On January 31, 2017, Sunoco LP (the “Partnership”) entered into (i) a limited waiver (the “Credit Agreement Waiver”) to the Credit Agreement, dated as of September 25, 2014 (as amended to date, the “Credit Agreement”) with the lenders party thereto and Bank of America, N.A., in its capacity as a letter of credit issuer, as swing line lender, and as administrative agent (the “Credit Agreement Agent”) and (ii) a limited waiver (the “Term Loan Waiver” and, together with the Credit Agreement Waiver, the “Waivers”) to the Senior Secured Term Loan Agreement, dated as of March 31, 2016 (as amended to date, the “Term Loan Agreement” and, together with the Credit Agreement, the “Agreements”) with the lenders party thereto and Credit Suisse AG, Cayman Islands Branch, in its capacity as administrative agent (the “Term Loan Agent” and, together with the Credit Agreement Agent, the “Agents”). Under the Waivers, the Agents and lenders party thereto waived and deemed remedied, among other matters, the miscalculations of the Partnership’s consolidated EBITDA (and therefore leverage ratio) as set forth in its previously delivered compliance certificates and the resulting failure to pay incremental interest owed under each Agreement from December 21, 2016 through the effective date of the Waivers (which failure was remedied prior to the effectiveness of the Waivers).
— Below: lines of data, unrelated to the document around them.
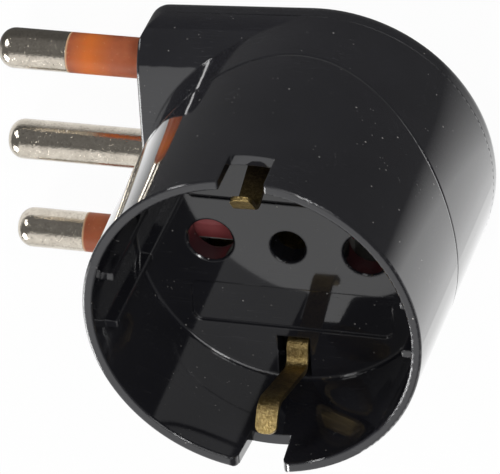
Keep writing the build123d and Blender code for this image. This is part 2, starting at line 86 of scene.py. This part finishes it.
# Brass: heights between which the earth strap's clips are tarnished, and where that fades
TARNISH_FOOT_Z = 23.6 * MM
TARNISH_TIP_Z = 36.6 * MM
TARNISH_FOOT_FADE = 3 * MM
TARNISH_TIP_FADE = 5 * MM
CLIP_TARNISH = 0.92
BLOTCH_TARNISH = 0.55
SPECKS_ON_CLEAN = 0.6
SPECKS_ON_TARNISH = 0.12
BRASS_ROUGHNESS = (0.3, 0.5)

# Sleeves: the glow near the line pin's metal end and the pale rim, from that end
GLOW_RISES = (0.6 * MM, 2.6 * MM)
GLOW_FALLS = (3.2 * MM, 6.0 * MM)
GLOW_SIDE = (0, 5 * MM)
RIM_FADES = (0.08 * MM, 0.3 * MM)
GLOW_SHOWN = 0.75
FLECKS_SHOWN = 0.3
RIM_SHOWN = 0.7
SLEEVE_ROUGHNESS = (0.44, 0.55)

# Plain moulded plastic of the hidden carrier and the shutter
CARRIER_ROUGHNESS = (0.4, 0.5)
SHUTTER_ROUGHNESS = (0.3, 0.4)

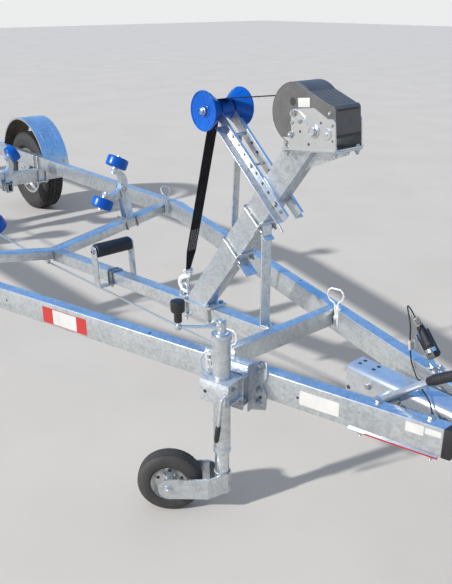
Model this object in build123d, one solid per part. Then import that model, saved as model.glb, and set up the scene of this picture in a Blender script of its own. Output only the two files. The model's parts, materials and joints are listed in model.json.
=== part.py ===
from build123d import *
import os
from math import asin, atan, cos, degrees, pi, radians, sin, tan

os.makedirs("parts", exist_ok=True)

# Boat trailer with one axle, drawn in millimetres
# +X forward to the coupling, +Y left, +Z up, ground at z = 0, x = 0 at half its length

# Overall sizes
overall_length = 7200.0
nose_reach = 1350.0
rail_top = 520.0
front_x = overall_length / 2 - nose_reach
tail_x = -overall_length / 2

# Gaps between pieces
seat = 0.3
pin_gap = 0.05

# Side rails
rail_height = 100.0
rail_width = 50.0
rail_wall = 4.0
rail_half_spacing = 784.0
rail_end_half_spacing = 102.0
kink_back = 1695.0
rail_nose = 790.0
tail_reach = 60.0
front_cap = 26.0
rear_cap = 5.0
cap_tongue = 40.0
rail_bottom = rail_top - rail_height
kink_x = front_x - kink_back
rail_front_x = front_x + rail_nose
rail_rear_x = tail_x + tail_reach
rail_slope = (rail_half_spacing - rail_end_half_spacing) / (rail_front_x - kink_x)
rail_angle = atan(rail_slope)
rail_inner_y = rail_half_spacing - rail_width / 2
rail_outer_y = rail_half_spacing + rail_width / 2

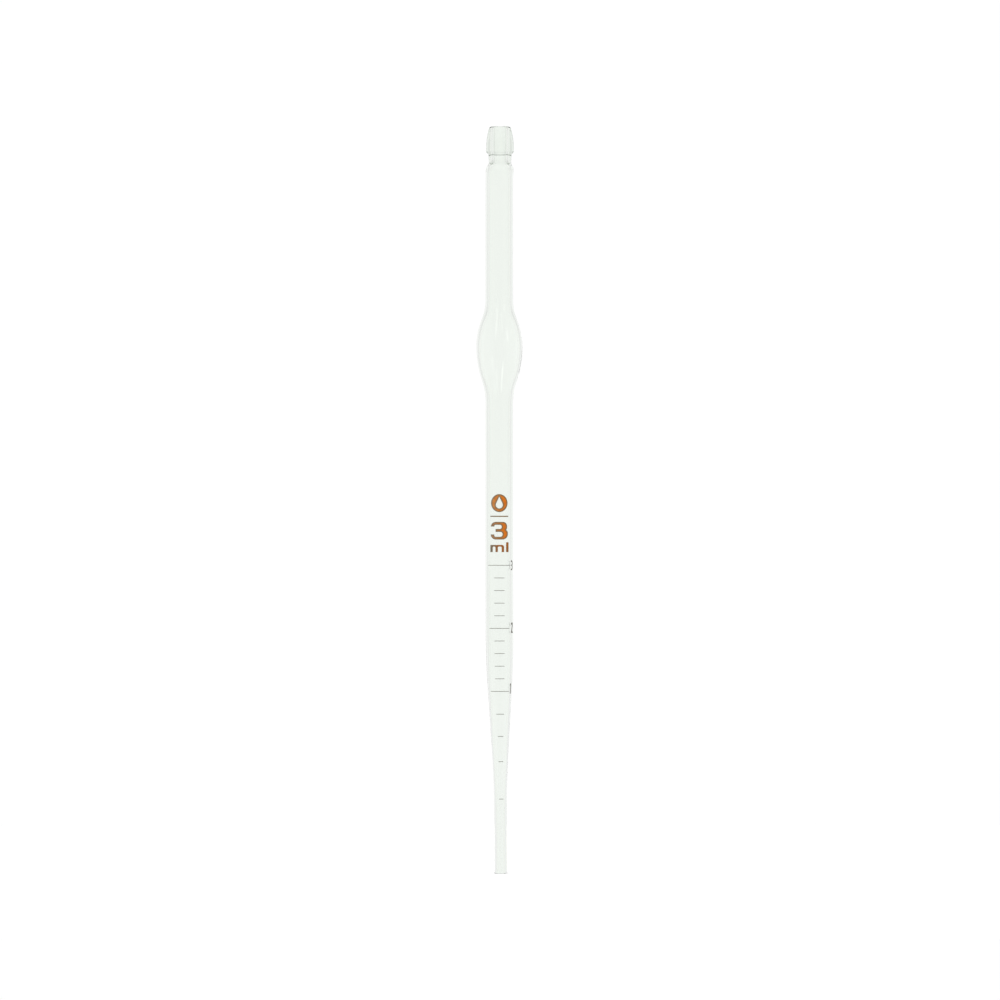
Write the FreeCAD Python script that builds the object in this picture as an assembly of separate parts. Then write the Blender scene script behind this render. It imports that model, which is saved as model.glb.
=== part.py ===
"""A 3 ml graduated dropping pipette with a safety bulb, drawn and blown from one borosilicate tube.

One glass body carries a printed scale. Each mark, numeral and letter is its own thin patch of fired enamel,
lying face to face on the glass. Millimetres, +Z up along the pipette's axis with the mouth on top, the
origin at the centre of the tip's end, and the print facing -Y.
"""

import FreeCAD, Part
import math
import os

Vector = FreeCAD.Vector
CENTRE = Vector(0, 0, 0)
AXIS = Vector(0, 0, 1)

# ---- Driving dimensions, in mm. Names in _R are radii, names in _Z heights above the tip's end. ----

LENGTH = 265.6
TUBE_R = 4.9
ML_PITCH = 22.4
MARK_1_Z = 64.8
# The barrel's bore holds one millilitre between two numbered marks.
TUBE_BORE_R = math.sqrt(1000.0 / (math.pi * ML_PITCH))

TIP_R = 2.25
TIP_BORE_R = 1.58
TIP_RIM_ROUND = 0.3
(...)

As a result of the restatement of the compliance certificates for the fiscal quarter ended September 30, 2016 delivered in connection with the Waivers, the margin applicable to the obligations under the Agreements increased from (i) 2.75% in respect of LIBOR rate loans and 1.75% in respect of base rate loans to (ii) 3.00% in respect of LIBOR rate loans and 2.00% in respect of base rate loans, until the delivery of the next compliance certificates.

The discussion included herein of the Credit Agreement Waiver and the Term Loan Waiver is qualified in its entirety by reference to Exhibit 10.1 and Exhibit 10.2, respectively, of this report on Form 8-K, which are hereby incorporated into this item.

 

Item 9.01. Financial Statements and Exhibits.

 

  (d) Exhibits.

 

10.1    Limited Waiver to Credit Agreement, dated as of January 31, 2017, by and among Sunoco LP, Bank of America, N.A. and the financial institutions parties thereto as Lenders.
10.2    Limited Waiver to Senior Secured Term Agreement, dated as of January 31, 2017, by and among Sunoco LP, Credit Suisse AG, Cayman Islands Branch, and the financial institutions parties thereto as Lenders.


SIGNATURES

Pursuant to the requirements of the Securities Exchange Act of 1934, the registrant has duly caused this report to be signed on its behalf by the undersigned hereunto duly authorized.

 

    SUNOCO LP
    By:   SUNOCO GP LLC, its General Partner
Date: February 3, 2017     By:  

/s/ Thomas R. Miller

      Name:   Thomas R. Miller
      Title:   Chief Financial Officer


EXHIBIT INDEX

 

EXHIBIT

  

DESCRIPTION

10.1    Limited Waiver to Credit Agreement, dated as of January 31, 2017, by and among Sunoco LP, Bank of America, N.A. and the financial institutions parties thereto as Lenders.
10.2    Limited Waiver to Senior Secured Term Agreement, dated as of January 31, 2017, by and among Sunoco LP, Credit Suisse AG, Cayman Islands Branch, and the financial institutions parties thereto as Lenders.